Death narrates the night the Uchiha clan ended.

Notes:

So… I just watched "The Book Thief", and I was completely taken by the idea of Death as a narrator. It’s a very heavy film, but incredibly powerful—I truly recommend it.

Anyway, the thought of Death narrating the Uchiha massacre stuck with me more than it probably should have, and this fic is the result of that. I couldn’t stop imagining how that night would look through her eyes.

English isn’t my first language, so I apologize in advance for any typos or mistakes. Thank you for reading.

Work Text:

That night in Konoha, the air hung heavy with shadows, thick with a silence broken only by the whisper of steel meeting flesh.

My work began as it always does.

Names dissolved into darkness one after another—candles snuffed out by an unrelenting wind. I do not choose who I take. I do not judge. I simply gather what fate leaves behind, preserving the balance that keeps the world from tearing itself apart.

That family—the Uchiha clan, eyes burning red like dying embers—fell beneath the blade of one of their own.

They called him Itachi.

A boy, really. A boy carrying a burden few ever survive.

I watched it begin at the edges of the district. The guards fell first: clean cuts, shallow breaths, final sighs. I was there for each of them, steady and unseen, guiding their souls as they slipped free like dry leaves from a dying tree. Another one, I thought. Then another.

There is no spectacle in my routine. No triumph. No sorrow. Only the rhythm of endings.

And yet, that night, something felt… misaligned.

Itachi moved through the compound with surgical precision, his Sharingan glowing dimly against the dark. Uncles. Cousins. Elders. Each strike was a task completed. Each life extinguished added weight to my arms—echoes of unfinished conversations, unfulfilled grudges, laughter that would never return.

I kept the tally.

Fugaku Uchiha, the patriarch, resisted only for a heartbeat—pride burning fiercely until the very end. Mikoto followed, serene even in death, guarding a secret that no longer mattered.

Hours passed. The clan vanished.

Bodies lay scattered along the stone paths, blood washing into the gutters as rain finally began to fall, as if the village itself wished to cleanse what it could not prevent. My work was efficient that night. No stragglers. No souls clawing desperately at the threshold between life and oblivion.

Except for one.

Sasuke.

The child came running, breathless, eyes still untouched by hatred. I felt him before I saw him—a life not yet frayed, not yet cracked open by loss.

Itachi found him.

And there—there was something new.

The older brother, soaked in the blood of his own kin, hesitated.

Not weakness.

Mercy, dressed in cruelty.

He shattered the boy with illusions, tore his heart open so his body might survive. Live with hatred, he told him—or something close enough to carve itself into memory forever.

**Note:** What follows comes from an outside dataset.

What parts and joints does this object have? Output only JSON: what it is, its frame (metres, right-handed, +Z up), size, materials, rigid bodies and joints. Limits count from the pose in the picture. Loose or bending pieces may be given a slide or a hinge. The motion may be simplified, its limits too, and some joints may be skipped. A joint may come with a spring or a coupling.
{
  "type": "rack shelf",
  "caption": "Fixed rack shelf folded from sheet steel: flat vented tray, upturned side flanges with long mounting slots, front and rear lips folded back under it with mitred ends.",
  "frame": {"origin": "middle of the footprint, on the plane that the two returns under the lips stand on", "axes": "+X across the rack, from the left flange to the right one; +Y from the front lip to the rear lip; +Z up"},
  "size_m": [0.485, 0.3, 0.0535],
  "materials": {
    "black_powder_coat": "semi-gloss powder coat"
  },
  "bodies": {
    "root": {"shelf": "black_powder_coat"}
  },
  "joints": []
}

I waited in the shadows, prepared to claim another young soul.

But Itachi let him go.

Why?

Because even a killer could recognize the injustice of dragging a child fully into the abyss.

Through Itachi’s eyes, I felt it—a flicker of compassion sharp enough to pierce even my endless distance. Sasuke’s time was not that night. His hour had not yet come.

I watched the boy flee into a future of solitude and rage, a loose thread left dangling in the tapestry of fate.

My work continued. The last echoes of the clan faded into silence.

But that child remained.

And in sparing him, Itachi forced me to spare him as well.

Not because it changes the end—my task is inevitable—but because amid so much reaping, one life set aside becomes a reminder: even in the deepest darkness, there are still choices. Small defiance. A pause in the march toward oblivion.

The night ended with Konoha asleep and unaware.

And I carried my burden onward, as I always do, waiting patiently for the next name to fall into my hands.